___ Supplied material ___
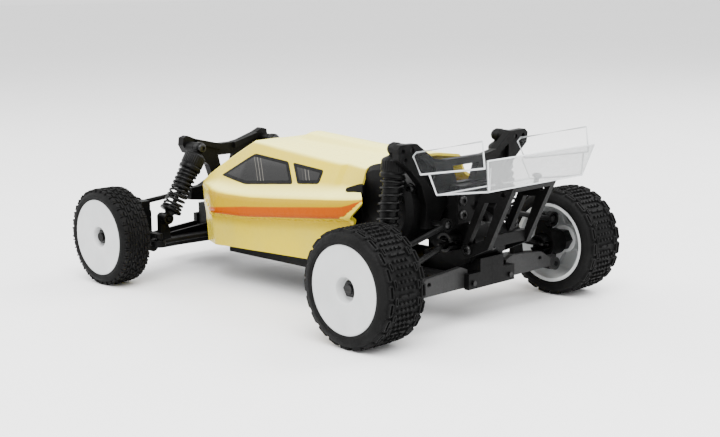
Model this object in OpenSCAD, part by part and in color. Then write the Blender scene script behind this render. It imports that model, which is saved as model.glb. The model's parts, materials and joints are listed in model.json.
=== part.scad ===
// Electric off-road buggy, about 1/24 scale: rear drive, front steering, sprung arms.
// +X is forward, +Y is left, +Z is up. Z = 0 is the ground under the tyres.

/* [Vehicle] */
// Distance between the front and rear axles
wheelbase = 122; // [121:0.5:123]
// Width over the tyres
overall_w = 110; // [110:0.5:111]
// Height of the chassis floor above the ground
ride_h = 11; // [10.8:0.1:11.2]

/* [Wheels] */
// Diameter of the rear tyres
rear_tyre_d = 35; // [34.6:0.1:35]
// Width of the rear tyres
rear_tyre_w = 17; // [16.6:0.2:17]
// Diameter of the front tyres
front_tyre_d = 33.5; // [33:0.1:33.6]
// Width of the front tyres
front_tyre_w = 11.5; // [11.2:0.1:11.5]
// Diameter of all four rims at the tyre bead
rim_d = 26.2; // [26:0.1:26.4]

/* [Body] */
// Thickness of the moulded body shell
shell_t = 0.8; // [0.7:0.1:1]
// Thickness of the clear rear wing
wing_t = 0.7; // [0.6:0.1:0.8]

/* [Drive] */
// Teeth on the motor pinion
pinion_teeth = 12; // [12:1:13]
// Teeth on the spur gear
spur_teeth = 52; // [51:1:52]
// Gear module
gear_m = 0.4; // [0.39:0.01:0.4]

/* [Springs] */
// Turns of each front spring
front_turns = 10; // [8:1:11]
// Turns of each rear spring
rear_turns = 11; // [9:1:12]

/* [Hidden] */

$fn = 48;
eps = 0.01;
run = 0.05;                    // radial clearance of a pin that turns in its bore
pin_r = 0.8;                   // hinge pins and kingpins
ball_r = 1.3;                  // ball studs of the links
open_r = 1.9;                  // link eye bored out where its linkage is left open

plastic = "#1c1c1f";
dark = "#2b2b2e";
steel = "#a9acb0";
white = "#f2f2ef";
rubber = "#18181a";
cream = "#efe2a4";
clear = [0.85, 0.9, 0.92, 0.35];

// Axles
front_x = 66;
rear_x = front_x - wheelbase;
front_z = front_tyre_d / 2;
rear_z = rear_tyre_d / 2;
front_wheel_y = overall_w / 2 - front_tyre_w / 2;
rear_wheel_y = overall_w / 2 - rear_tyre_w / 2;
axle_r = 1.5;

// Hard points of the suspension, as [y, z] on the left side
arm_in_f = [8.5, ride_h + 1];
arm_out_f = [36, ride_h + 1];
arm_in_r = [8.5, ride_h + 2];
arm_out_r = [36, ride_h + 0.5];
link_in_f = [14.5, 27.6];
link_out_f = [36.4, 25.8];
link_in_r = [15, 31];
link_out_r = [36, 26];
link_x_f = front_x + 3;        // plane of the front camber links
link_x_r = rear_x - 3;         // plane of the rear camber links

// Shocks: plane, top eye and bottom eye as [y, z]
shock_x_f = front_x - 9.8;
shock_top_f = [17.3, 44.9];
shock_low_f = [32.4, 21.6];
shock_x_r = rear_x + 9.1;
shock_top_r = [23.8, 53.5];
shock_low_r = [29.5, 18.5];
eye_w = 2.6;                   // width of a shock eye along X
eye_r = 2.1;

// Steering
king_x = front_x - 1;
king_y = 39.5;
steer_arm = 13.5;              // kingpin to tie rod ball
tie_z = ride_h + 3.5;
rack_x = king_x - steer_arm + 0.5;
rack_ball_y = 12;
horn_z = ride_h + 5.5;
horn_len = 7.5;

// Gear train: differential, idler and top shaft lie on one slanted line
diff_teeth = 32;
idler_teeth = 26;
top_teeth = 19;
diff_z = 25;
train_tilt = 29.7;             // slope of that line above the horizontal
motor_tilt = -20;              // slope of the line from spur to pinion
function pitch_r(teeth) = gear_m * teeth / 2;
idler_d = pitch_r(diff_teeth) + pitch_r(idler_teeth);
top_d = idler_d + pitch_r(idler_teeth) + pitch_r(top_teeth);
motor_d = pitch_r(spur_teeth) + pitch_r(pinion_teeth);
idler_c = [rear_x, diff_z] + idler_d * [cos(train_tilt), sin(train_tilt)];
top_c = [rear_x, diff_z] + top_d * [cos(train_tilt), sin(train_tilt)];
motor_c = top_c + motor_d * [cos(motor_tilt), sin(motor_tilt)];
gear_half_w = 2.6;             // half width of the gears inside the case
case_half_w = 7.5;
plate_y = 10;                  // inner face of the motor plate
spur_y = 15;                   // inner face of the spur gear
cover_r = pitch_r(spur_teeth) + 2.4;
motor_r = 7.6;

// Drive shafts: joint centres as [y, z]
joint_in = [10, diff_z];
joint_out = [34.5, rear_z];

// Tower planes
tower_x_f = [front_x - 3.7, front_x - 0.7];
tower_x_r = [rear_x + 2.3, rear_x + 4.9];

// ---------------------------------------------------------------- helpers

// Puts a left-hand piece on the left (1) or, mirrored, on the right (-1)
module on_side(s) { if (s > 0) children(); else mirror([0, 1, 0]) children(); }

// Round bar along X between two stations
module bar_x(x0, x1, c, r) {
    translate([x0, c[0], c[1]]) rotate([0, 90, 0]) cylinder(h = x1 - x0, r = r);
}

// Round bar along Y at [x, z]
module bar_y(y0, y1, c, r) {
    translate([c[0], y1, c[1]]) rotate([90, 0, 0]) cylinder(h = y1 - y0, r = r);
}

// Round bar between two points
module rod(a, b, r) {
    d = b - a;
    translate(a) rotate([0, acos(d[2] / norm(d)), atan2(d[1], d[0])]) cylinder(h = norm(d), r = r);
}

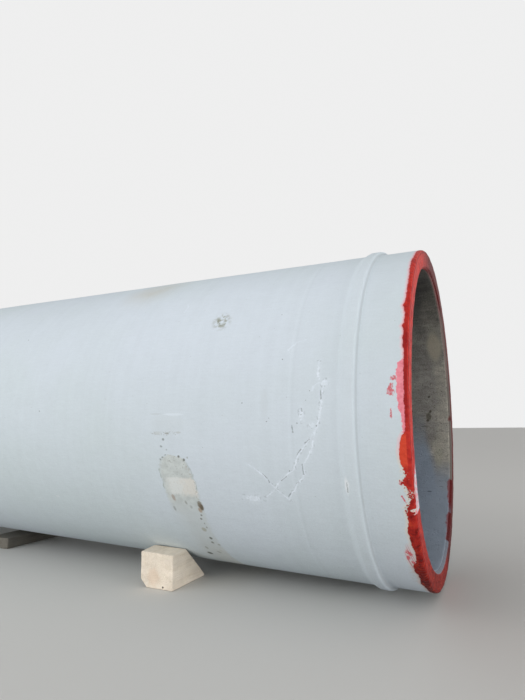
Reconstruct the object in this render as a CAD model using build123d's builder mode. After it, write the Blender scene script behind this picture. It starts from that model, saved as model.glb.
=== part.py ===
"""Bell-and-spigot concrete pipe lying on its bell and its stop ridge, with a wedge and a packing board.

Millimetres. X runs along the pipe with the spigot at +X, Z is up, the origin is the centre of the
footprint. The pipe's section is drawn along its own axis: s is the distance from the spigot's end
face, r the distance from the axis.
"""
import math
import os

from build123d import *

# barrel and spigot
bore_r = 411.0
barrel_wall = 54.0
barrel_r = bore_r + barrel_wall
overall_length = 5160.0
spigot_set_back = 1.5
spigot_r = barrel_r - spigot_set_back
spigot_length = 107.0
spigot_edge = 6.0
bore_edge = 8.0

# stop ridge behind the spigot's gasket band
ridge_height = 8.5
ridge_r = barrel_r + ridge_height
ridge_shoulder = 6.0
ridge_crown = 13.0
ridge_slope = 24.0
ridge_foot_round = 5.0
ridge_crown_round = 3.0

# bell: outside a short cylinder and a long flare, inside a lead-in, the socket and a taper to the bore
bell_cylinder = 90.0
bell_flare = 870.0
bell_edge = 6.0
ring_gap = 18.5
socket_r = spigot_r + ring_gap
bell_wall = 97.0
bell_r = socket_r + bell_wall
mouth_flare = 15.0
mouth_r = socket_r + mouth_flare
mouth_lead_in = 42.0
socket_depth = 145.0
socket_taper = 380.0

# timber
wedge_height = 100.0
wedge_top_fall = 5.0
wedge_width = 110.0
wedge_toe_height = 6.0
wedge_top = 60.0
wedge_slant_run = 100.0
wedge_wane = 22.0
wedge_from_ridge = 553.0
board_width = 100.0
board_end_y = 187.0
board_from_ridge = 1402.0
timber_edge = 2.0
seat_clearance = 0.3

# stations along the axis; the flare is two equal tangent arcs, and so is the socket's taper
crown_start = spigot_length + ridge_shoulder
crown_end = crown_start + ridge_crown
ridge_end = crown_end + ridge_slope
bell_start = overall_length - bell_cylinder
flare_start = bell_start - bell_flare
taper_end = overall_length - socket_depth
taper_start = taper_end - socket_taper
flare_middle = ((flare_start + bell_start) / 2, (barrel_r + bell_r) / 2)
taper_middle = ((taper_start + taper_end) / 2, (bore_r + socket_r) / 2)
flare_arc_r = (bell_flare**2 + (bell_r - barrel_r) ** 2) / (4 * (bell_r - barrel_r))

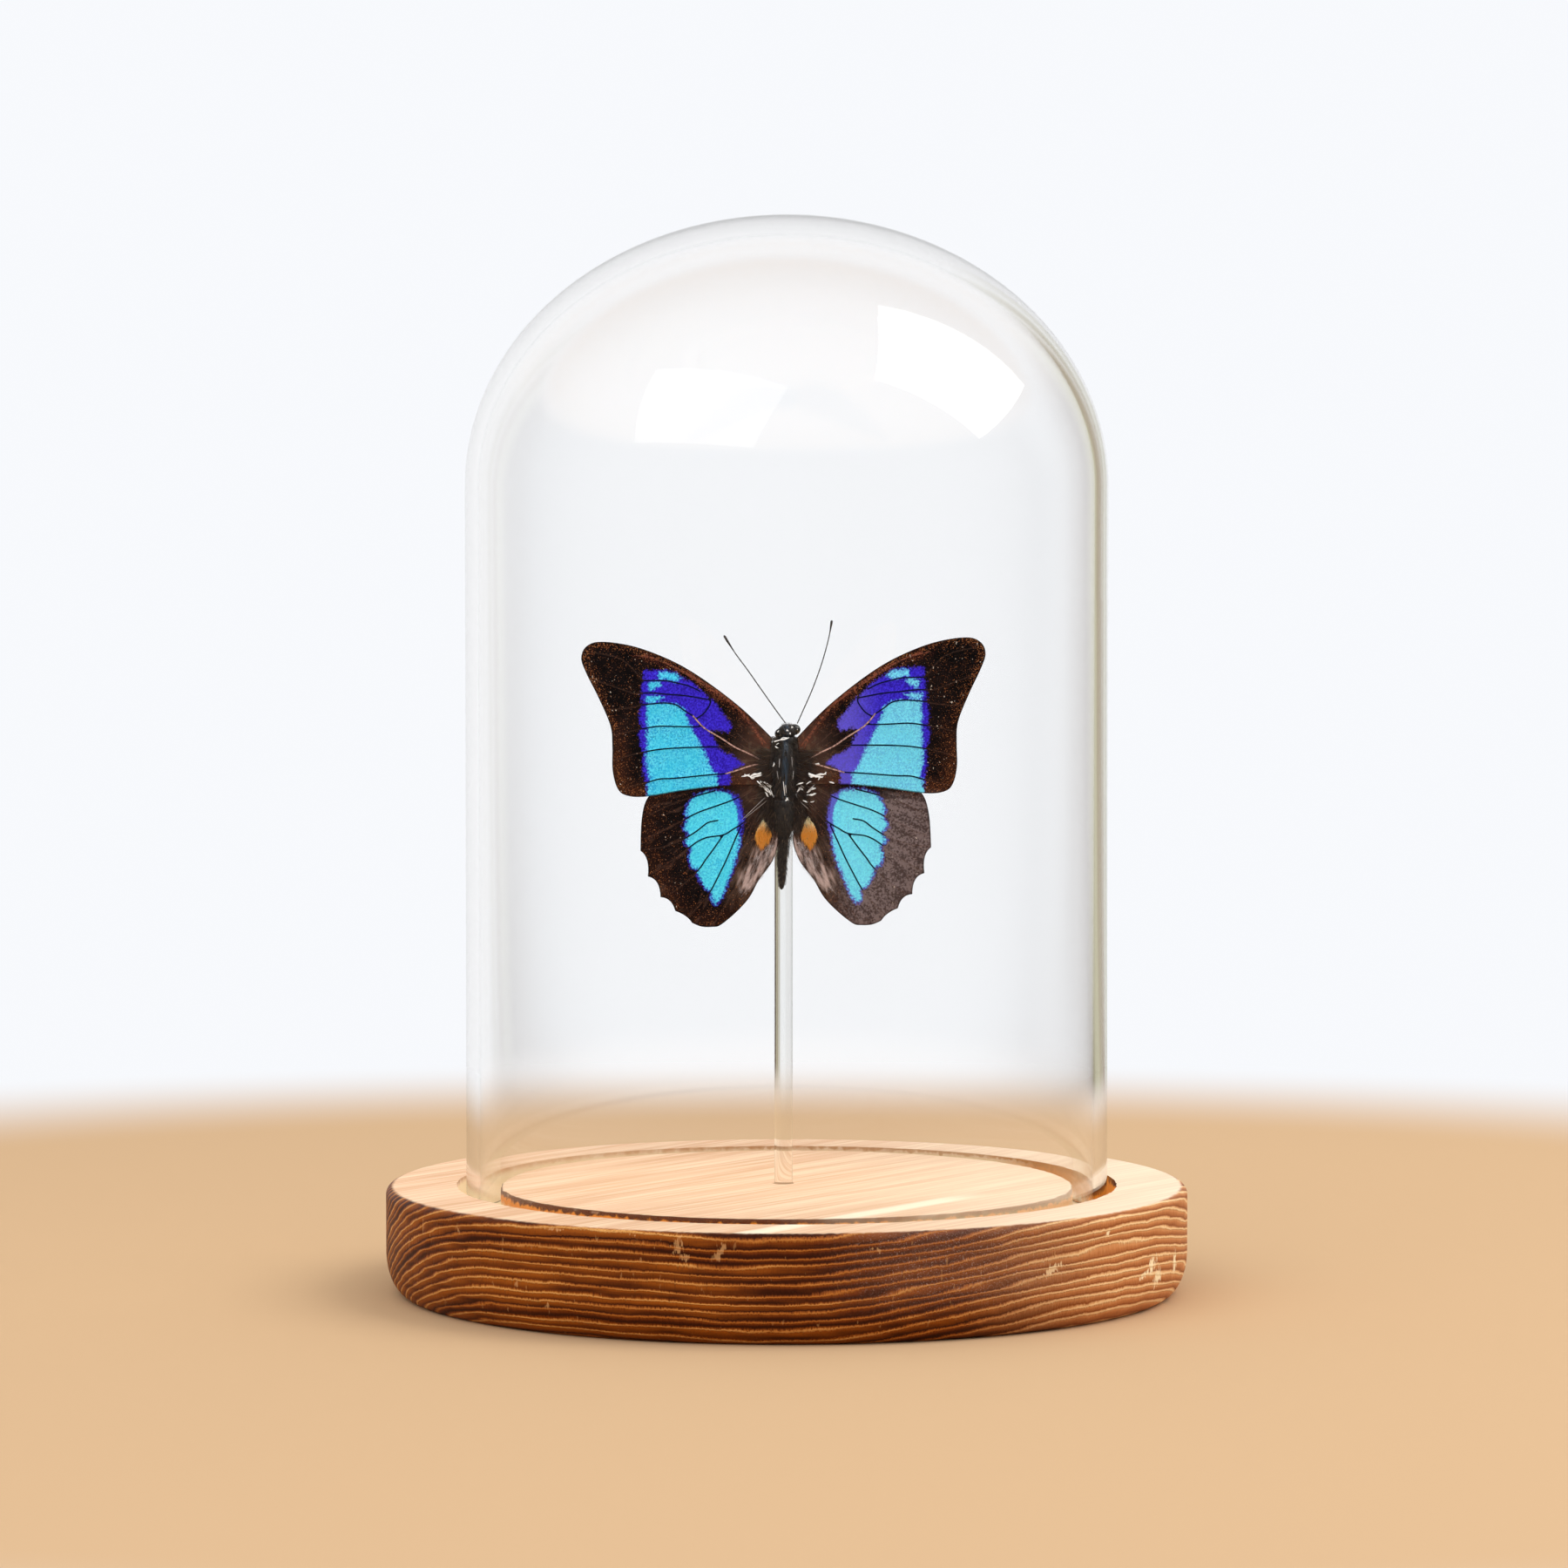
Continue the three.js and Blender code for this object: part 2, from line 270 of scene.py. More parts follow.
___
Please copy exactly the lines from the first line of the records above through the line containing "under the tyres.", including both, and nothing more.

### Output below
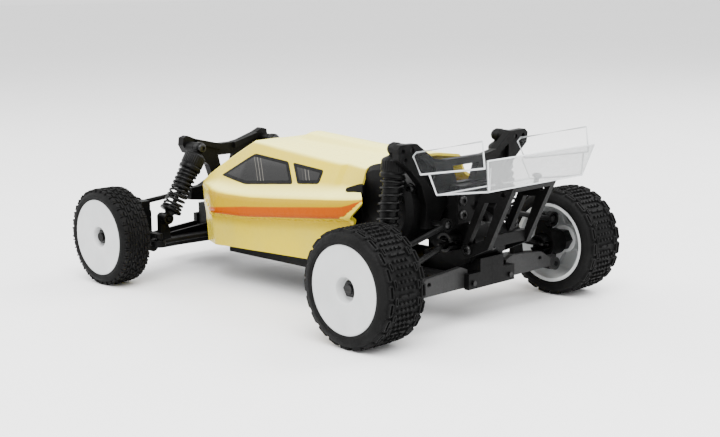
Model this object in OpenSCAD, part by part and in color. Then write the Blender scene script behind this render. It imports that model, which is saved as model.glb. The model's parts, materials and joints are listed in model.json.
=== part.scad ===
// Electric off-road buggy, about 1/24 scale: rear drive, front steering, sprung arms.
// +X is forward, +Y is left, +Z is up. Z = 0 is the ground under the tyres.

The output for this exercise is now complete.